Afghanistan- Entrepreneur of the Month: Zuhal Atmar


(MENAFN- Wadsam) Zuhal Atmar, 35, has taken on the task of making Kabul green by setting up a recycling plant where she processes 33 tons of garbage a week. 

She is the first woman in Afghanistan to have launched such a business, and it hasn't been an easy journey for her. 

In an interview with theLos Angeles Times , Zuhal says: 'People constantly threaten to destroy my business or my reputation,' she said. 'I know a handful of men who run similar ventures and they are jealous. They don't accept a woman doing the same.'

Zuhal's business is partly self-funded but also receives donations from the USAID program. Her business employs 70 people. 

Her waste-management plant focuses on paper waste, which Zuhal buys from scavengers. Her staffers separate what's useful and the rest of the work is done by the machines, which Zuhal has purchased for $240,000. 

The paper is shredded, cleaned and bleached before it is dried and pressed into toilet paper that's sold across the country.

Zuhal says she has received threats ever since she has established this business.
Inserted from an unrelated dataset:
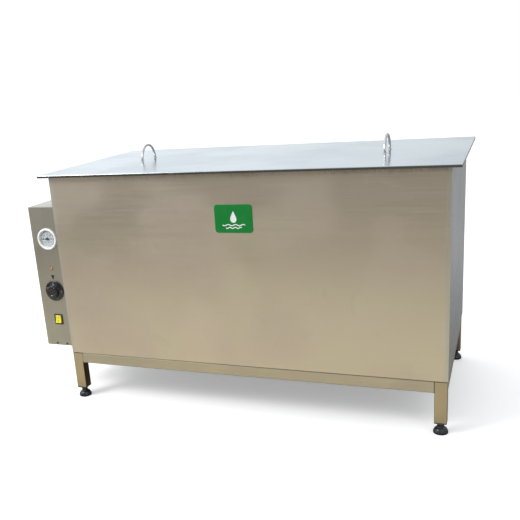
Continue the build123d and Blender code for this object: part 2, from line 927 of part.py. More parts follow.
# -------------------------------------------------------------------------- thermometer
def make_thermometer():
    x = box_centre_x
    z = box_bottom_z + thermometer_height
    front_y = panel_y - bezel_proud
    lens_front_y = front_y + bezel_lip
    lens_rear_y = lens_front_y + lens_thickness
    cup_rear_y = panel_y + case_cup_depth
    dial_y = panel_y + dial_setback
    bezel = rod_y(bezel_radius, front_y, panel_y, x, z)
    bezel = fillet(bezel.edges().group_by(Axis.Y)[0], bezel_round)
    case = bezel + rod_y(case_cup_radius, panel_y, cup_rear_y, x, z)
    case -= rod_y(dial_window_radius, front_y, lens_front_y, x, z)
    case -= rod_y(lens_radius, lens_front_y, lens_rear_y, x, z)
    case -= rod_y(case_cavity_radius, lens_rear_y, cup_rear_y - case_wall, x, z)
    case += rod_y(movement_radius, dial_y + dial_thickness, cup_rear_y, x, z)
    spindle_bore = needle_spindle_radius + running_clearance
    spindle_end_y = dial_y + needle_spindle_length
    case -= rod_y(spindle_bore, dial_y, spindle_end_y + contact_gap, x, z)
    dial = rod_y(dial_radius, dial_y, dial_y + dial_thickness, x, z)
    dial -= rod_y(spindle_bore + hole_clearance, dial_y, dial_y + dial_thickness, x, z)
    hub_front_y = panel_y - needle_front
    needle = rod_y(needle_hub_radius, hub_front_y, dial_y - contact_gap, x, z)
    needle += rod_y(needle_spindle_radius, hub_front_y, spindle_end_y, x, z)
    outline = Polyline(
        (needle_tail, needle_tail_width / 2),
        (-needle_length, needle_tip_width / 2),
        (-needle_length, -needle_tip_width / 2),
        (needle_tail, -needle_tail_width / 2),
        (needle_tail, needle_tail_width / 2),
    )
    blade = Plane.XZ * make_face(outline)
    needle += Pos(x, hub_front_y + contact_gap + needle_thickness, z) * extrude(
        blade, needle_thickness
    )
    lens = rod_y(lens_radius, lens_front_y, lens_rear_y, x, z)
    return {
        "thermometer_case": case,
        "thermometer_dial": dial,
        "thermometer_needle": needle,
        "thermometer_lens": lens,
    }


# --------------------------------------------------------------------------- thermostat
def make_thermostat():
    x = box_centre_x
    z = box_bottom_z + knob_height
    body = block(
        x - thermostat_width / 2,
        x + thermostat_width / 2,
        panel_inner_y,
        panel_inner_y + thermostat_depth,
        z - thermostat_height / 2,
        z + thermostat_height / 2,
    )
    bush_front_y = panel_y - thermostat_bush_proud
    body += rod_y(thermostat_bush_radius, bush_front_y, panel_inner_y, x, z)
    skirt_rear_y = panel_y - knob_gap
    skirt_front_y = skirt_rear_y - knob_skirt
    grip_front_y = skirt_front_y - knob_grip_height
    spindle_front_y = grip_front_y + spindle_bury
    spindle_rear_y = spindle_front_y + spindle_length
    bore = rod_y(
        spindle_radius + running_clearance, bush_front_y, spindle_rear_y + contact_gap, x, z
    )
    spindle = rod_y(spindle_radius, spindle_front_y, spindle_rear_y, x, z)
    skirt = rod_y(knob_radius, skirt_front_y, skirt_rear_y, x, z)
    skirt = fillet(skirt.edges().group_by(Axis.Y)[0], knob_skirt_round)
    grip_tip_radius = knob_grip_radius - knob_grip_taper
    grip = Rot(90, 0, 0) * Cone(knob_grip_radius, grip_tip_radius, knob_grip_height)
    grip = Pos(x, skirt_front_y - knob_grip_height / 2, z) * grip
    for flute in range(knob_flutes):
        angle = 2 * math.pi * (flute + 0.5) / knob_flutes
        reach = knob_grip_radius + knob_flute_offset
        flute_x = x + reach * math.cos(angle)
        flute_z = z + reach * math.sin(angle)
        grip -= rod_y(knob_flute_radius, grip_front_y, skirt_front_y, flute_x, flute_z)
    knob = skirt + grip
    knob -= rod_y(spindle_radius, spindle_front_y, skirt_rear_y, x, z)
    return {
        "thermostat_body": body - bore,
        "thermostat_spindle": spindle,
        "thermostat_knob": knob,
    }


# ------------------------------------------------------------------- switch and pilot lamp
def make_switch():
    x = box_centre_x
    z = box_bottom_z + switch_height
    front_y = panel_y - switch_bezel_proud
    bezel = block(
        x - switch_bezel_width / 2,
        x + switch_bezel_width / 2,
        front_y,
        panel_y,
        z - switch_bezel_height / 2,
        z + switch_bezel_height / 2,
    )
    bezel = fillet(bezel.edges().filter_by(Axis.Y), switch_bezel_corner)
    body = bezel + block(
        x - switch_body_width / 2,
        x + switch_body_width / 2,
        panel_y,
        panel_y + switch_body_depth,
        z - switch_body_height / 2,
        z + switch_body_height / 2,
    )
    cavity_half_x = switch_bezel_width / 2 - switch_bezel_rim
    cavity_half_z = switch_bezel_height / 2 - switch_bezel_rim
    body -= block(
        x - cavity_half_x,
        x + cavity_half_x,
        front_y,
        panel_y + switch_cavity_depth,
        z - cavity_half_z,
        z + cavity_half_z,
    )
    pin_half = cavity_half_x + rocker_pin_length
    pin_hole = rocker_pin_radius + running_clearance
    pin_hole_half = pin_half + rocker_pin_end_gap
    pivot_y = panel_y + rocker_pivot_depth
    body -= rod_x(pin_hole, x - pin_hole_half, x + pin_hole_half, pivot_y, z)
    return {
        "switch_body": body,
        "switch_rocker": switch_rocker(x, z, cavity_half_x, cavity_half_z, pin_half),
    }


def switch_rocker(x, z, cavity_half_x, cavity_half_z, pin_half):
    """A dished rocker on two pins, cut round its pivot so that it swings inside the frame."""
    half_x = cavity_half_x - rocker_clearance
    swing = cavity_half_z - rocker_clearance
    front = rocker_pivot_depth - rocker_thickness
    outline = Polyline(
        (swing, rocker_back),
        (swing, front - rocker_crown),
        (0, front),
        (-swing, front - rocker_crown),
        (-swing, rocker_back),
        (swing, rocker_back),
    )
    slab = extrude(Plane.YZ * Rot(0, 0, 90) * make_face(outline), half_x, both=True)
    slab = slab & (Rot(0, 90, 0) * Cylinder(swing, 4 * half_x))
    slab += Rot(0, 90, 0) * Cylinder(rocker_pin_radius, 2 * pin_half)
    return Pos(x, panel_y + rocker_pivot_depth, z) * Rot(rocker_tilt, 0, 0) * slab


def make_pilot_lamp():
    z = box_bottom_z + pilot_height
    lens = rod_y(pilot_lens_radius, panel_y - pilot_proud, panel_y, box_centre_x, z)
    lens = fillet(lens.edges().group_by(Axis.Y)[0], pilot_dome_round)
    holder = rod_y(pilot_body_radius, panel_y, panel_y + pilot_body_length, box_centre_x, z)
    return {"pilot_lamp": lens + holder}


# --------------------------------------------------------------------------- drain valve
def make_drain():
    inlet_end_y = valve_start_y + valve_inlet_depth
    outlet_start_y = valve_end_y - valve_outlet_depth
    pipe = rod_y(drain_pipe_radius, vat_half_depth, inlet_end_y, drain_x, drain_z)
    pipe -= rod_y(drain_bore_radius, vat_half_depth, inlet_end_y, drain_x, drain_z)
    body = rod_y(valve_body_radius, valve_start_y, valve_end_y, drain_x, drain_z)
    body = chamfer(body.edges().filter_by(GeomType.CIRCLE), valve_body_chamfer)
    boss_top_z = drain_z + valve_boss_height
    body += rod_z(valve_boss_radius, drain_z, boss_top_z, drain_x, ball_y)
    body -= rod_y(drain_pipe_radius, valve_start_y, inlet_end_y, drain_x, drain_z)
    body -= rod_y(valve_port_radius, inlet_end_y, outlet_start_y, drain_x, drain_z)
    body -= rod_y(valve_outlet_radius, outlet_start_y, valve_end_y, drain_x, drain_z)
    body -= Pos(drain_x, ball_y, drain_z) * Sphere(ball_radius + contact_gap)
    stem_bore = stem_radius + running_clearance
    body -= rod_z(stem_bore, drain_z, boss_top_z, drain_x, ball_y)
    ball = Sphere(ball_radius) - Rot(0, 90, 0) * Cylinder(valve_port_radius, 3 * ball_radius)
    ball -= block(
        -ball_radius, ball_radius, -ball_radius, ball_radius, ball_flat, 2 * ball_radius
    )
    stem = rod_z(stem_radius, drain_z + ball_flat, drain_z + stem_top, drain_x, ball_y)
    lever_low_z = boss_top_z + lever_gap
    lever_high_z = lever_low_z + lever_thickness
    tip_x = drain_x - lever_length
    lever = block(
        tip_x,
        drain_x,
        ball_y - lever_width / 2,
        ball_y + lever_width / 2,
        lever_low_z,
        lever_high_z,
    )
    lever += rod_z(lever_width / 2, lever_low_z, lever_high_z, drain_x, ball_y)
    lever -= rod_z(stem_radius, lever_low_z, lever_high_z, drain_x, ball_y)
    grip = block(
        tip_x - grip_wall,
        tip_x + grip_length,
        ball_y - lever_width / 2 - grip_wall,
        ball_y + lever_width / 2 + grip_wall,
        lever_low_z - grip_wall,
        lever_high_z + grip_wall,
    )
    grip = fillet(grip.edges().filter_by(Axis.X), grip_round)
    return {
        "drain_pipe": pipe,
        "drain_valve_body": body,
        "drain_valve_ball": Pos(drain_x, ball_y, drain_z) * ball,
        "drain_valve_stem": stem,
        "drain_lever": lever,
        "drain_lever_grip": grip - lever,
    }


# --------------------------------------------------------------------------- name plate
def make_badge():
    plate = extrude(RectangleRounded(badge_width, badge_height, badge_corner), badge_thickness)
    upright = Rot(90, 0, 0) * plate
    z = rim_top_z - badge_top_distance
    return {"badge_plate": Pos(badge_offset, -half_depth, z) * upright}


# --------------------------------------------------------------------- assemble and write
nodes = {}
for maker in (
    make_vat,
    make_casing,
    make_insulation,
    make_frame,
    make_lid,
    make_lift_floor,
    make_heating,
    make_probes,
    make_control_box,
    make_thermometer,
    make_thermostat,
    make_switch,
    make_pilot_lamp,
    make_drain,
    make_badge,
):
    nodes.update(maker())

whole_low_x = box_left_x
whole_high_x = half_length + lid_overhang
whole_low_y = -half_depth - lid_overhang
whole_high_y = valve_end_y
to_origin = Pos(-(whole_low_x + whole_high_x) / 2, -(whole_low_y + whole_high_y) / 2, 0)

os.makedirs("parts", exist_ok=True)
for name, shape in nodes.items():
    export_step(to_origin * shape, "parts/" + name + ".step")
print(len(nodes), "nodes written, origin offset", to_origin.position)
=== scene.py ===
# %% [markdown]
# # A heated bulk tank, dressed round its working frame
#
# The tank is a stainless box with a loose lid, standing on a tube frame, with a control box on its left
# end and a drain valve at the back. The working model already has every part at its true size and place.
# It is loaded first and never moved. What follows gives each part its finish, and puts a finer surface in
# place of the parts whose roundings, threads, welds and print the working model leaves plain.

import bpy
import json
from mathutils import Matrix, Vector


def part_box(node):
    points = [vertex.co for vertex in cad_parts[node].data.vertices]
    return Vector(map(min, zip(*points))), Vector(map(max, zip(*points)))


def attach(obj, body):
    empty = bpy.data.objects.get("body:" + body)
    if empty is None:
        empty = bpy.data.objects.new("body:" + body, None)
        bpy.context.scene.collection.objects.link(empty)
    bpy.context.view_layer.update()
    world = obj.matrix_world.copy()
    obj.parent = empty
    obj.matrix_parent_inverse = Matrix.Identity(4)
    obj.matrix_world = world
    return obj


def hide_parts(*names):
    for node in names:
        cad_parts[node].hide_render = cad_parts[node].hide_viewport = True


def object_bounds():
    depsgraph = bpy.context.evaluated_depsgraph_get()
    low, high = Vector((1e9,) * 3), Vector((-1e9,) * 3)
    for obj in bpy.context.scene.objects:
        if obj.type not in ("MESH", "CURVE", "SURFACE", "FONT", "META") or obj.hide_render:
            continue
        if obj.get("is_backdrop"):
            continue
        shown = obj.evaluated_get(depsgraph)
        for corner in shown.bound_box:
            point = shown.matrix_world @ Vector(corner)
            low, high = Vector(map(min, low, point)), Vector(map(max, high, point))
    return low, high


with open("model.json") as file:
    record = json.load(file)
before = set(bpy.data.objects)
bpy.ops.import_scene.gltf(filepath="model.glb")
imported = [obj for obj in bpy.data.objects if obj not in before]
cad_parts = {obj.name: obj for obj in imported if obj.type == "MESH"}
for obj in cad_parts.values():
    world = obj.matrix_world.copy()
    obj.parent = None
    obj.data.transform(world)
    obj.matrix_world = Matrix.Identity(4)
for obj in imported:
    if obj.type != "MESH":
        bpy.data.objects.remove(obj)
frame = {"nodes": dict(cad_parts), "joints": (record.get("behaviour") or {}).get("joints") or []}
frame_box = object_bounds()

# %% Tools that the whole script uses
import json
import math

import bmesh
import bpy
import numpy as np
from mathutils import Matrix

mm = 0.001
right = np.array([1.0, 0.0, 0.0])
front = np.array([0.0, -1.0, 0.0])
rear = -front
left = -right
up = np.array([0.0, 0.0, 1.0])
down = -up
scene = bpy.context.scene
print("working in metres, +X right, -Y front, +Z up")

# %% [markdown]
# ## Where the camera stands
#
# The tank is seen from a little to the right of its middle, from about a person's chest height, with the
# camera tipped down and turned towards the left end. The lens looks past the middle of the picture, so a
# small shift puts the tank where it belongs in the frame without turning the camera.

# %% The camera
camera_at = (0.6814, -1.9647, 0.8857)
camera_right = np.array([0.92320, 0.37612, -0.07899])
camera_forward = np.array([-0.38222, 0.87705, -0.29102])
focal_length = 50.1
sideways_shift = 0.106
upward_shift = 0.070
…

Afghan men who have similar businesses have teamed up against her to bring her business down. 

Kabul's population generate up to 308 tons of trash each day. Waste management is hardly regulated in the city. 

The city targets about $14 million annually for waste management, an amount that's not nearly enough, says Behzad Ghyasi, the municipality's former Director of Sanitation Services.